Lindsay Anderson (film director) : When we got to China we had a meeting with one of the Chinese ministers who spoke of Paul Robeson’s visit. George and Andy said, ‘We don’t know about him,’ and that was it. What was interesting was that they didn’t want to know about Paul Robeson. Normally you’d show a little interest. After all, Robeson was an interesting man and a superb artist, but it didn’t need to go any further than George and Andy had never heard of him. It defines the limit of their interest.

Andrew Ridgeley : I can’t think why they needed to build the wall. Who’d want to get in here?

Simon Napier-Bell : Andrew made these remarks, but you never knew whether he was completely devoid of historical knowledge or whether he was being funny. He had a very good dry sense of humour, and he knew how to wind people up.
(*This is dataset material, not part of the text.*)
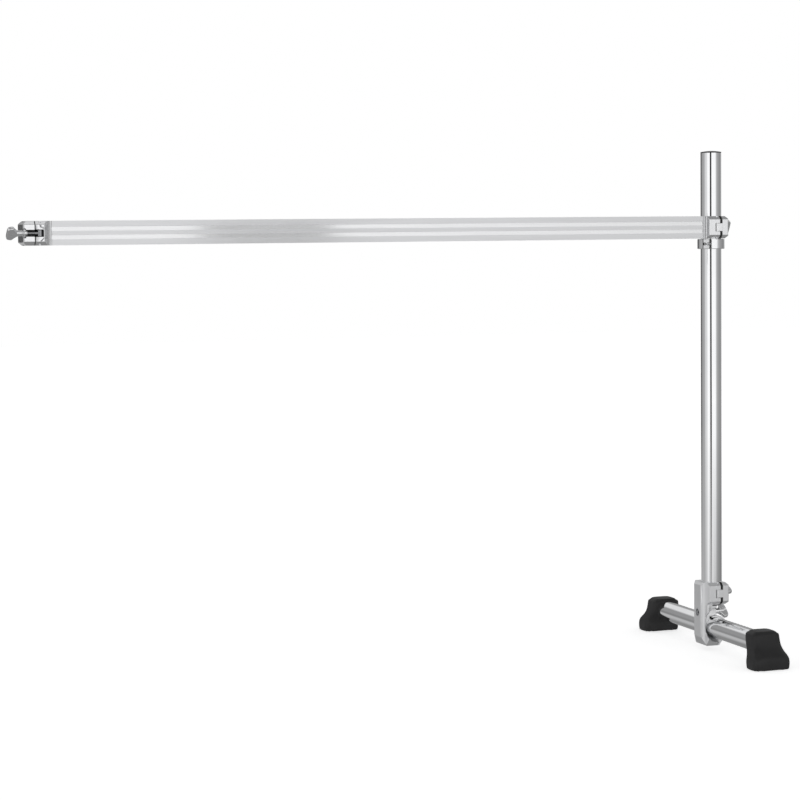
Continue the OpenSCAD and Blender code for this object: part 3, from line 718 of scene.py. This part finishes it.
def studio():
    """The light: soft walls, ceiling and grey ground for reflections. The camera sees plain white instead."""
    world = bpy.data.worlds.new("studio")
    world.use_nodes = True
    nt = world.node_tree
    split = nt.nodes.new("ShaderNodeSeparateXYZ")
    nt.links.new(nt.nodes.new("ShaderNodeTexCoord").outputs["Generated"], split.inputs["Vector"])
    towards_front = calculate(nt, "MULTIPLY", split.outputs["Y"], -1)
    degrees = calculate(nt, "DEGREES", calculate(nt, "ARCTAN2", split.outputs["X"], towards_front))
    height = split.outputs["Z"]
    walls, low, high = (ramp(nt, degrees, table, -180, 180) for table in (WALLS, LOW_WALLS, HIGH_WALLS))
    tone = mix(nt, spread(nt, height, 0, 1, -0.17, -0.08), low, walls)
    tone = mix(nt, spread(nt, height, 0, 1, 0.04, 0.09), tone, high)
    tone = mix(nt, spread(nt, height, 0, 1, 0.34, 0.42), tone, ramp(nt, height, CEILING, -1, 1))
    tone = mix(nt, spread(nt, height, 1, 0, -0.45, -0.30), tone, GROUND)
    lights = nt.nodes["Background"]
    nt.links.new(tone, lights.inputs["Color"])
    white = nt.nodes.new("ShaderNodeBackground")
    white.inputs["Color"].default_value = (1, 1, 1, 1)
    seen = nt.nodes.new("ShaderNodeMixShader")
    nt.links.new(nt.nodes.new("ShaderNodeLightPath").outputs["Is Camera Ray"], seen.inputs["Fac"])
    nt.links.new(lights.outputs[0], seen.inputs[1])
    nt.links.new(white.outputs[0], seen.inputs[2])
    nt.links.new(seen.outputs[0], nt.nodes["World Output"].inputs["Surface"])
    scene.world = world


# ---------------------------------------------------------------- the object
# CAD nodes that stay in view; the pins, screws and leg bolt are steel
CAD_LOOKS = {"bar_extrusion": satin_bar, "post_tube": chrome_post, "leg_tube": chrome_leg,
             "post_top_cap": plastic, "post_bottom_plug": plastic}
for name, obj in nodes.items():
    obj.data.materials.clear()
    obj.data.materials.append(CAD_LOOKS.get(name, steel))

# Each clamp's metal; None is polished metal whose shoulders have a darker, rougher copy of it, the darker colour
# being painted shade
CLAMP_METAL = {"rack_end": cast_metal, "post_end": None, "foot_post": foot_metal}
# Shoulders of the castings to hollow: two plan points of each in the clamp's frame, and the curve's power
BAR_HOLLOWS = [(((-0.0265, -0.0205), (-0.0175, -0.028)), 3.2), (((-0.0265, 0.0205), (-0.013, 0.0295)), 2.0)]
FOOT_HOLLOWS = [(((-0.0295, -0.0135), (-0.0175, -0.028)), 2.0)]
for name in CLAMPS:
    clamp, metal = Clamp(name), CLAMP_METAL[name]
    in_body = inside_clamp(clamp, False)
    if name == "foot_post":
        # Faces of the foot casting that get near-black painted shade: the clamp's insides and the hook's bore
        # and split
        foot_painted_shade_faces = lambda c, n: in_body(c, n) or inside_hook(c, n)
        body = casting("foot_body", 0.0005, foot_painted_shade_faces, FOOT_HOLLOWS, clamp, True, metal)
        stand_in(body, "foot_body")
    else:
        body = casting(name + "_body", 0.0008, in_body, BAR_HOLLOWS, clamp, False, metal)
        stand_in(body, name + "_body")
    jaw = casting(name + "_jaw", 0.0008, inside_clamp(clamp, True), metal=metal)
    stand_in(jaw, name + "_jaw")
    stand_in(wing_nut(name + "_wing_nut"), name + "_wing_nut")
    stand_in(swing_bolt(name), name + "_swing_bolt")
    stand_in(washer(name + "_seat_washer"), name + "_seat_washer")
stand_in(collar_half("shell", 1), "collar_shell")
stand_in(collar_half("gate", -1), "collar_gate")
stand_in(key_bolt(), "collar_key_bolt")
stand_in(casting("foot_leg_jaw", 0.0005, inside_hook, metal=foot_metal), "foot_leg_jaw")
stand_in(wing_nut("foot_leg_wing_nut"), "foot_leg_wing_nut")
stand_in(washer("foot_leg_seat_washer"), "foot_leg_seat_washer")
for name in ("rubber_foot_front", "rubber_foot_rear"):
    stand_in(foot(name), name)

camera()
pale_floor()
studio()
card("grey_card", (0.475, -0.3, -0.075), 0.25, 0.11, 0.74)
It was really interesting on the tour that George, who really hated the idea of photographers, did understand that if they’re there, you behave well towards them and, as a result, you get good photographs. Andrew didn’t understand that. He was continually turning his back or putting his dark glasses on, so the shots of Andrew from China are much worse than the ones of George. It was usually the other way round.

Jonathan Morrish : I didn’t envy Wham! the position they were in with the press. After all, they were just two very young men, and they were thrust into the middle of this very intense political spotlight. It wasn’t easy for them to handle.

Andrew Ridgeley : We were so controlled in what we did and what we saw, it was difficult to see what the place was really like. It just seemed really oppressive. And the people seemed really lazy. Chinese people outside China always do really well for themselves and work really hard. But there, there isn’t any incentive. All the joys of life we take for granted, they’ve simply been taken from them. And the Chinese authorities, for all this talk of socialism, were the biggest bunch of capitalists and mercenaries we’ve ever come across.

Simon Napier-Bell : It was a shambles. Ridiculous … any film-maker could have made a great film from it but Lindsay Anderson fucked it up completely.